#### Collected data
+ + + + +
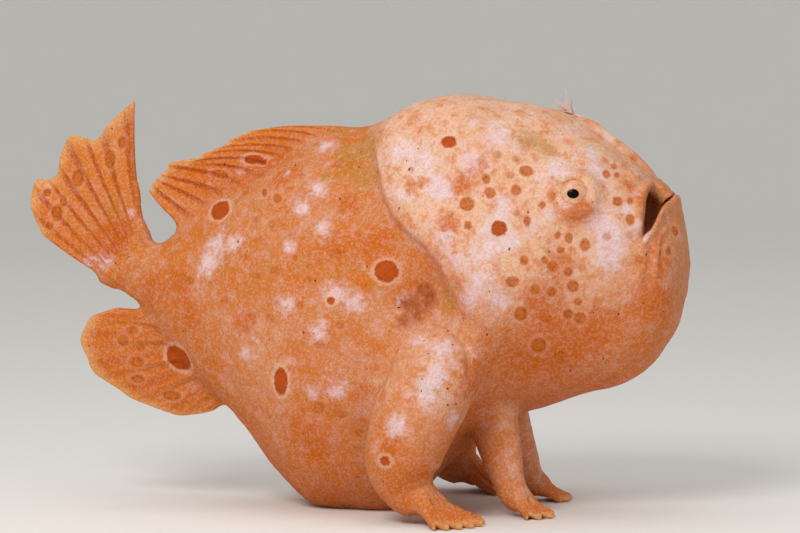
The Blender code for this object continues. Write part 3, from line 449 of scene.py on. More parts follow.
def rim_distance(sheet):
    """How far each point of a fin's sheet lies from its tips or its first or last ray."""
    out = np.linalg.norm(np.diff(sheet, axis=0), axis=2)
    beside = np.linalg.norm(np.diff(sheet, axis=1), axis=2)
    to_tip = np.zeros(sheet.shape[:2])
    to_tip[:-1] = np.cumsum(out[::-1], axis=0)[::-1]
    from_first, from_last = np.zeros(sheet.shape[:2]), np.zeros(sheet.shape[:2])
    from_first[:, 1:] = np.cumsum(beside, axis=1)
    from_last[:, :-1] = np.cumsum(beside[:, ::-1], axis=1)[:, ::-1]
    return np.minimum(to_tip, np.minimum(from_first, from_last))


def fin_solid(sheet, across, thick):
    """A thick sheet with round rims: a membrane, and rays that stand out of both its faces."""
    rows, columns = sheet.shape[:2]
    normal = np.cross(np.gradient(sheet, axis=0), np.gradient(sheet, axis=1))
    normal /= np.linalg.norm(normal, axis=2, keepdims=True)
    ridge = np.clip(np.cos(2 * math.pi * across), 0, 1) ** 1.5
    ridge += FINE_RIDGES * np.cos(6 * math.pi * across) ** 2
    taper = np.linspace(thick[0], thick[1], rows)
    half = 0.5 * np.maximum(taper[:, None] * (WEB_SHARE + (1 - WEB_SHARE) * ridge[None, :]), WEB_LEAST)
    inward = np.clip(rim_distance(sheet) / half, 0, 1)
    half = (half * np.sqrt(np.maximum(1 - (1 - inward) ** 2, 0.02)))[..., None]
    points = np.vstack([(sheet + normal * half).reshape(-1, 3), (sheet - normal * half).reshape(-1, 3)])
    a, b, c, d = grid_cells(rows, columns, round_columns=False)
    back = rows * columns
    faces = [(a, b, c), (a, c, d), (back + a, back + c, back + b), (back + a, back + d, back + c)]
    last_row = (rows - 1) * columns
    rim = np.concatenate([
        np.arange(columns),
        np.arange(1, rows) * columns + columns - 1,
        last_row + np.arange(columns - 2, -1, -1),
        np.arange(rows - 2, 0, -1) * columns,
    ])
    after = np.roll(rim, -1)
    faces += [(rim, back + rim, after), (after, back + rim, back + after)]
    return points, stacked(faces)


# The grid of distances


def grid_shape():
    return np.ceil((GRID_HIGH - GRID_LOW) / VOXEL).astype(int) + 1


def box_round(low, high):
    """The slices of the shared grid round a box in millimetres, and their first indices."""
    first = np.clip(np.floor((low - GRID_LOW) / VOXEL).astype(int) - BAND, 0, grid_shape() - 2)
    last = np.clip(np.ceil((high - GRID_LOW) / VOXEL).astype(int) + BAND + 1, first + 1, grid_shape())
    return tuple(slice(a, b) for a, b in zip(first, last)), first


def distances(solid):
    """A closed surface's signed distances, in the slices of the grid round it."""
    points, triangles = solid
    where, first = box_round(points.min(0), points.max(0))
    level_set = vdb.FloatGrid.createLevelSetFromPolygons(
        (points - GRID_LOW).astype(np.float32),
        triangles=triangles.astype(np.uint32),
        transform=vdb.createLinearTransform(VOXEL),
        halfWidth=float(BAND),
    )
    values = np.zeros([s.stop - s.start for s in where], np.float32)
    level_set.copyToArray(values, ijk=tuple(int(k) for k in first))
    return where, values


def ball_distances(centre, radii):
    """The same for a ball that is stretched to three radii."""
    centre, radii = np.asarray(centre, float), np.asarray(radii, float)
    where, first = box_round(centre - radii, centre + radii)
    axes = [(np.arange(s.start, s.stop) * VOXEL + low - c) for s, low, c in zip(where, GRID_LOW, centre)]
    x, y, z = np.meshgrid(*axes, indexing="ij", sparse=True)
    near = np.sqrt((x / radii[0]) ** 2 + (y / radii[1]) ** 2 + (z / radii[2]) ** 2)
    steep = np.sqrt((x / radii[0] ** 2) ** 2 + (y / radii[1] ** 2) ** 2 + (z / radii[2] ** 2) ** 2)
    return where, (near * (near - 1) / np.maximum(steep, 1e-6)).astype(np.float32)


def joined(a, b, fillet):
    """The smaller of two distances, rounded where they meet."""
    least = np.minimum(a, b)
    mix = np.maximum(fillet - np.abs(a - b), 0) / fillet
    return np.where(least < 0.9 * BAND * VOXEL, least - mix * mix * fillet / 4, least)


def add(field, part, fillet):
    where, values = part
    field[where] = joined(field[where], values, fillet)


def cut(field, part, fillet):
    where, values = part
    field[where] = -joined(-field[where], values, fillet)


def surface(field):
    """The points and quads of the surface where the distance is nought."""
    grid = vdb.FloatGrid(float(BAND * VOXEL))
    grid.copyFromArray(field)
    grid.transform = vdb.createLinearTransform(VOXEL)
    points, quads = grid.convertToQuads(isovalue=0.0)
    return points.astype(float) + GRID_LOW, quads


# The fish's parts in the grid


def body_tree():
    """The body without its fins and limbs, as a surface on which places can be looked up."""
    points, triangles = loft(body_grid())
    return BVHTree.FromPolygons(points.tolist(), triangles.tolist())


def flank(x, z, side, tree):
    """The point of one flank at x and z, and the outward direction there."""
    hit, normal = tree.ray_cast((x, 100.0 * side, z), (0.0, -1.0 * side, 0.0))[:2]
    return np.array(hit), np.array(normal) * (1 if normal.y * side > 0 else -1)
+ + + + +
The whole listing above needs to be written out again exactly.

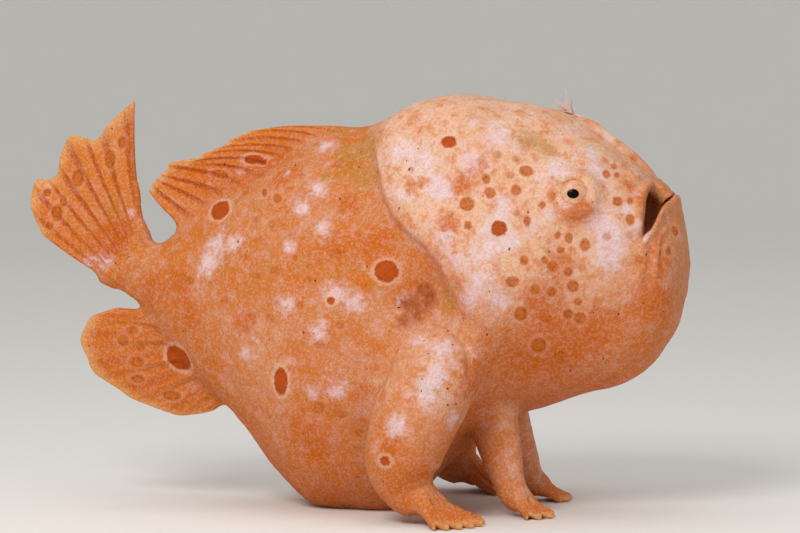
The Blender code for this object continues. Write part 3, from line 449 of scene.py on. More parts follow.
def rim_distance(sheet):
    """How far each point of a fin's sheet lies from its tips or its first or last ray."""
    out = np.linalg.norm(np.diff(sheet, axis=0), axis=2)
    beside = np.linalg.norm(np.diff(sheet, axis=1), axis=2)
    to_tip = np.zeros(sheet.shape[:2])
    to_tip[:-1] = np.cumsum(out[::-1], axis=0)[::-1]
    from_first, from_last = np.zeros(sheet.shape[:2]), np.zeros(sheet.shape[:2])
    from_first[:, 1:] = np.cumsum(beside, axis=1)
    from_last[:, :-1] = np.cumsum(beside[:, ::-1], axis=1)[:, ::-1]
    return np.minimum(to_tip, np.minimum(from_first, from_last))


def fin_solid(sheet, across, thick):
    """A thick sheet with round rims: a membrane, and rays that stand out of both its faces."""
    rows, columns = sheet.shape[:2]
    normal = np.cross(np.gradient(sheet, axis=0), np.gradient(sheet, axis=1))
    normal /= np.linalg.norm(normal, axis=2, keepdims=True)
    ridge = np.clip(np.cos(2 * math.pi * across), 0, 1) ** 1.5
    ridge += FINE_RIDGES * np.cos(6 * math.pi * across) ** 2
    taper = np.linspace(thick[0], thick[1], rows)
    half = 0.5 * np.maximum(taper[:, None] * (WEB_SHARE + (1 - WEB_SHARE) * ridge[None, :]), WEB_LEAST)
    inward = np.clip(rim_distance(sheet) / half, 0, 1)
    half = (half * np.sqrt(np.maximum(1 - (1 - inward) ** 2, 0.02)))[..., None]
    points = np.vstack([(sheet + normal * half).reshape(-1, 3), (sheet - normal * half).reshape(-1, 3)])
    a, b, c, d = grid_cells(rows, columns, round_columns=False)
    back = rows * columns
    faces = [(a, b, c), (a, c, d), (back + a, back + c, back + b), (back + a, back + d, back + c)]
    last_row = (rows - 1) * columns
    rim = np.concatenate([
        np.arange(columns),
        np.arange(1, rows) * columns + columns - 1,
        last_row + np.arange(columns - 2, -1, -1),
        np.arange(rows - 2, 0, -1) * columns,
    ])
    after = np.roll(rim, -1)
    faces += [(rim, back + rim, after), (after, back + rim, back + after)]
    return points, stacked(faces)


# The grid of distances


def grid_shape():
    return np.ceil((GRID_HIGH - GRID_LOW) / VOXEL).astype(int) + 1


def box_round(low, high):
    """The slices of the shared grid round a box in millimetres, and their first indices."""
    first = np.clip(np.floor((low - GRID_LOW) / VOXEL).astype(int) - BAND, 0, grid_shape() - 2)
    last = np.clip(np.ceil((high - GRID_LOW) / VOXEL).astype(int) + BAND + 1, first + 1, grid_shape())
    return tuple(slice(a, b) for a, b in zip(first, last)), first


def distances(solid):
    """A closed surface's signed distances, in the slices of the grid round it."""
    points, triangles = solid
    where, first = box_round(points.min(0), points.max(0))
    level_set = vdb.FloatGrid.createLevelSetFromPolygons(
        (points - GRID_LOW).astype(np.float32),
        triangles=triangles.astype(np.uint32),
        transform=vdb.createLinearTransform(VOXEL),
        halfWidth=float(BAND),
    )
    values = np.zeros([s.stop - s.start for s in where], np.float32)
    level_set.copyToArray(values, ijk=tuple(int(k) for k in first))
    return where, values


def ball_distances(centre, radii):
    """The same for a ball that is stretched to three radii."""
    centre, radii = np.asarray(centre, float), np.asarray(radii, float)
    where, first = box_round(centre - radii, centre + radii)
    axes = [(np.arange(s.start, s.stop) * VOXEL + low - c) for s, low, c in zip(where, GRID_LOW, centre)]
    x, y, z = np.meshgrid(*axes, indexing="ij", sparse=True)
    near = np.sqrt((x / radii[0]) ** 2 + (y / radii[1]) ** 2 + (z / radii[2]) ** 2)
    steep = np.sqrt((x / radii[0] ** 2) ** 2 + (y / radii[1] ** 2) ** 2 + (z / radii[2] ** 2) ** 2)
    return where, (near * (near - 1) / np.maximum(steep, 1e-6)).astype(np.float32)


def joined(a, b, fillet):
    """The smaller of two distances, rounded where they meet."""
    least = np.minimum(a, b)
    mix = np.maximum(fillet - np.abs(a - b), 0) / fillet
    return np.where(least < 0.9 * BAND * VOXEL, least - mix * mix * fillet / 4, least)


def add(field, part, fillet):
    where, values = part
    field[where] = joined(field[where], values, fillet)


def cut(field, part, fillet):
    where, values = part
    field[where] = -joined(-field[where], values, fillet)


def surface(field):
    """The points and quads of the surface where the distance is nought."""
    grid = vdb.FloatGrid(float(BAND * VOXEL))
    grid.copyFromArray(field)
    grid.transform = vdb.createLinearTransform(VOXEL)
    points, quads = grid.convertToQuads(isovalue=0.0)
    return points.astype(float) + GRID_LOW, quads


# The fish's parts in the grid


def body_tree():
    """The body without its fins and limbs, as a surface on which places can be looked up."""
    points, triangles = loft(body_grid())
    return BVHTree.FromPolygons(points.tolist(), triangles.tolist())


def flank(x, z, side, tree):
    """The point of one flank at x and z, and the outward direction there."""
    hit, normal = tree.ray_cast((x, 100.0 * side, z), (0.0, -1.0 * side, 0.0))[:2]
    return np.array(hit), np.array(normal) * (1 if normal.y * side > 0 else -1)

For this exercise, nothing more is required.